Now turning to page 10 and our 2014 outlook, given that we are at the mid-point of the year, we thought it would be helpful to update our current view on guidance. As you see, we have lowered the upper end of our sales range as a result of a more tepid recovery in many markets. This lower sales level has a modest impact on margins, with our range lowered 25 basis points on both the high and low end. Essentially, lower volume will somewhat, but not completely, be offset by the effects of cost reduction activities and a better product mix. Other small changes we expect include $5 million less in interest and other expense, as well as adjusting the tax rate down to 30% - 33% from the prior 33% - 35% range. Other considerations, such as a slightly lower share count of 116 million, led us to reiterate our range for EPS of $2.50 - $2.80.
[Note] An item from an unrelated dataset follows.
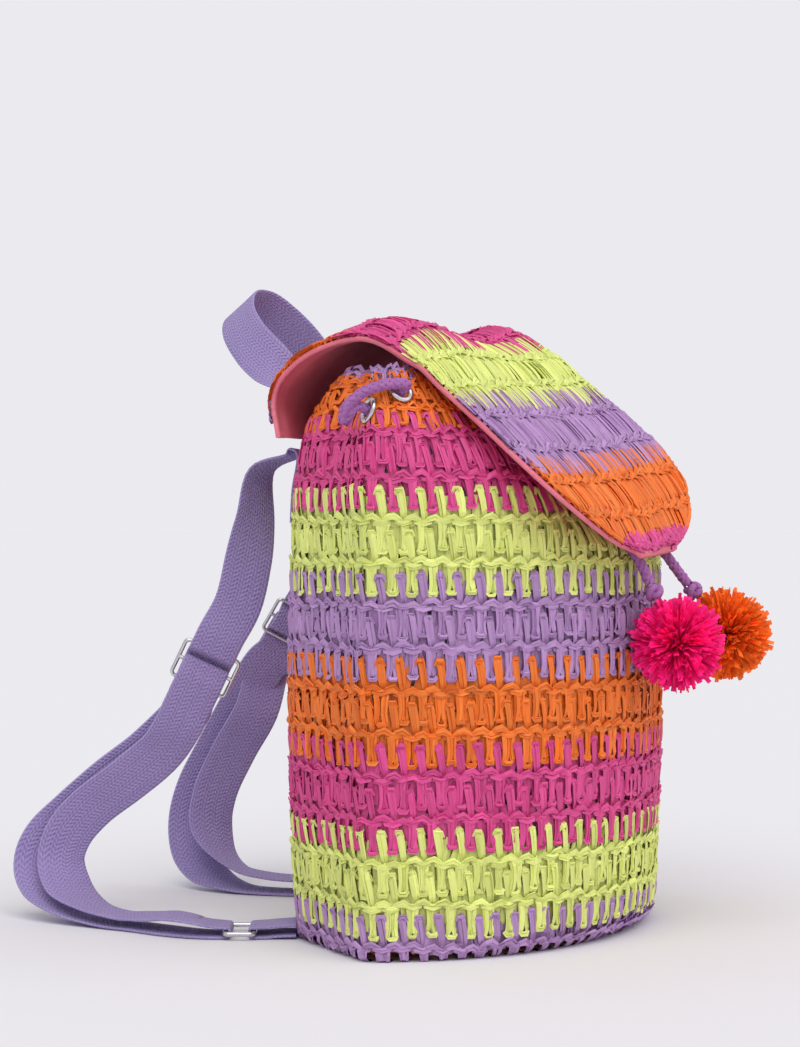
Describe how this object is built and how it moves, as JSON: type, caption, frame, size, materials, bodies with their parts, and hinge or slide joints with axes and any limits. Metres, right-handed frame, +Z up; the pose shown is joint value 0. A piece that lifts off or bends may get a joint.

On page 11, we provide some segment commentary as additional perspective to the outlook change. Those changes are noted in bold. AWP is now anticipated to grow net sales for the full year at a slightly higher percentage, while we are moderating growth expectations for both MHPS and MP. In terms of operating margins, we are looking at slightly lower margins in both our Cranes and MHPS segments, as we believe underperformance in the first quarter for Cranes, and customer delays in MHPS will make it too difficult to achieve the overall range previously given despite both segments anticipating a stronger back half of 2014.

So to conclude on Page 12, AWP is expected to continue to perform well, both in terms of sales and margin opportunities. We continue to remain positive about the Construction, MHPS and MP segments responding to improving market conditions. We are encouraged by recent order trends in Cranes, but we would really like to see continued momentum. We continue to expect some acceleration in our EPS in the back half of the year as happened in 2013, and as such, we reiterate our EPS guidance of between $2.50 and $2.80 a share.